Repeat the material exactly as it appears.

=====

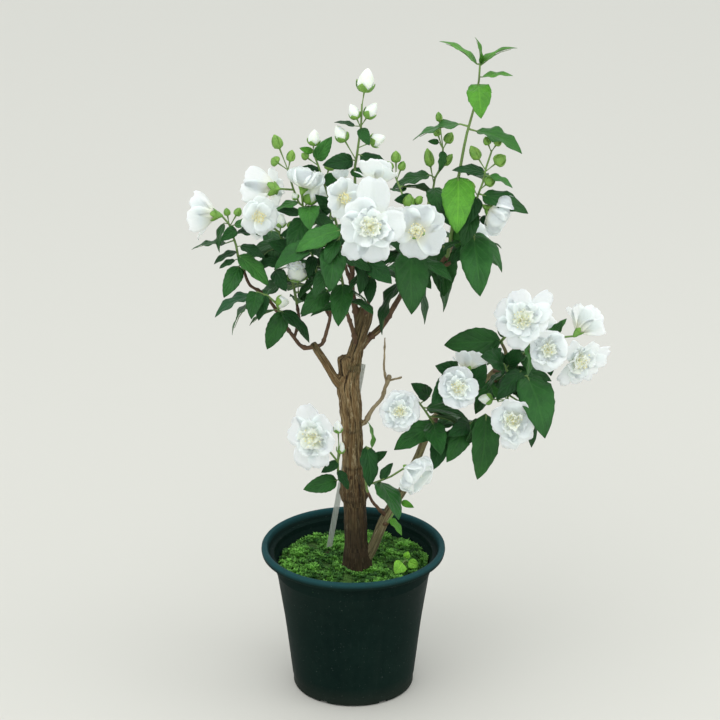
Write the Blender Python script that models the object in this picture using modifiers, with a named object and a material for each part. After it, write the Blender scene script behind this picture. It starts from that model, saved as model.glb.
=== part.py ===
"""Potted mock orange: a double-flowered Philadelphus grown as a little tree in a nursery pot.

Units are metres and +Z is up. The origin is the centre of the pot's underside, and the plant is seen
from -Y. Stems, leaves and flowers are placed by the pixel where one photograph shows them and by their
depth in millimetres behind the trunk: seen() turns the two into a point of the model.
"""

import math
import random
from collections import namedtuple

import bmesh
import bpy
from mathutils import Matrix, Vector
from mathutils.bvhtree import BVHTree

MM = 0.001

# Pot
RIM_DIAMETER = 180 * MM
POT_HEIGHT = 148 * MM
LIP_WIDTH = 9 * MM
LIP_HEIGHT = 7.5 * MM
NECK_RADIUS = 77.5 * MM
BASE_RADIUS = 59.5 * MM
WALL = 1.8 * MM
FLOOR = 2.6 * MM
RING_DROP = 25 * MM
DRAIN_HOLES = 6
DRAIN_RADIUS = 4.5 * MM
DRAIN_CIRCLE = 38 * MM
FOOT_SLOT = (8 * MM, 9 * MM, 5 * MM)
FOOT_EDGE = 11 * MM
ROUND_STEPS = 26
TRUNK_SIDES = 10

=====

◆ TASK SOLUTION
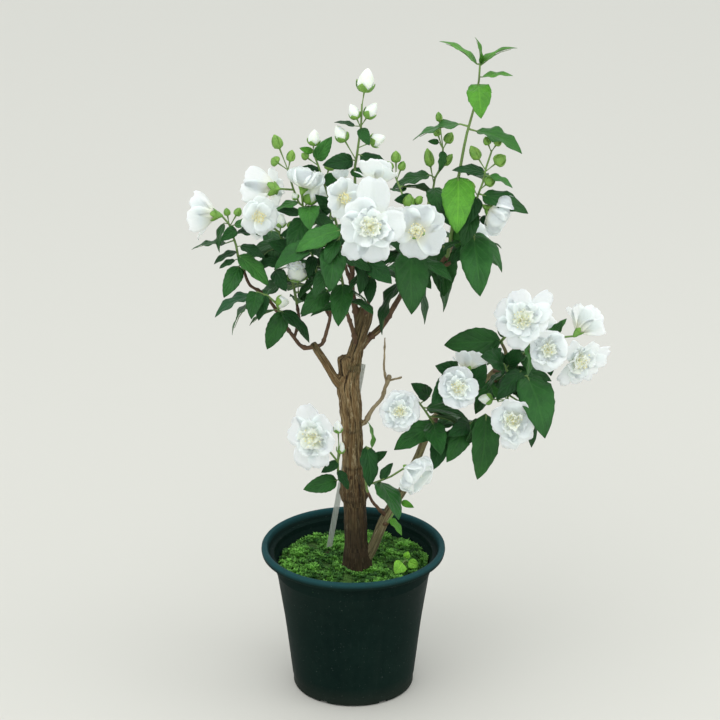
Write the Blender Python script that models the object in this picture using modifiers, with a named object and a material for each part. After it, write the Blender scene script behind this picture. It starts from that model, saved as model.glb.
=== part.py ===
"""Potted mock orange: a double-flowered Philadelphus grown as a little tree in a nursery pot.

Units are metres and +Z is up. The origin is the centre of the pot's underside, and the plant is seen
from -Y. Stems, leaves and flowers are placed by the pixel where one photograph shows them and by their
depth in millimetres behind the trunk: seen() turns the two into a point of the model.
"""

import math
import random
from collections import namedtuple

import bmesh
import bpy
from mathutils import Matrix, Vector
from mathutils.bvhtree import BVHTree

MM = 0.001

# Pot
RIM_DIAMETER = 180 * MM
POT_HEIGHT = 148 * MM
LIP_WIDTH = 9 * MM
LIP_HEIGHT = 7.5 * MM
NECK_RADIUS = 77.5 * MM
BASE_RADIUS = 59.5 * MM
WALL = 1.8 * MM
FLOOR = 2.6 * MM
RING_DROP = 25 * MM
DRAIN_HOLES = 6
DRAIN_RADIUS = 4.5 * MM
DRAIN_CIRCLE = 38 * MM
FOOT_SLOT = (8 * MM, 9 * MM, 5 * MM)
FOOT_EDGE = 11 * MM
ROUND_STEPS = 26
TRUNK_SIDES = 10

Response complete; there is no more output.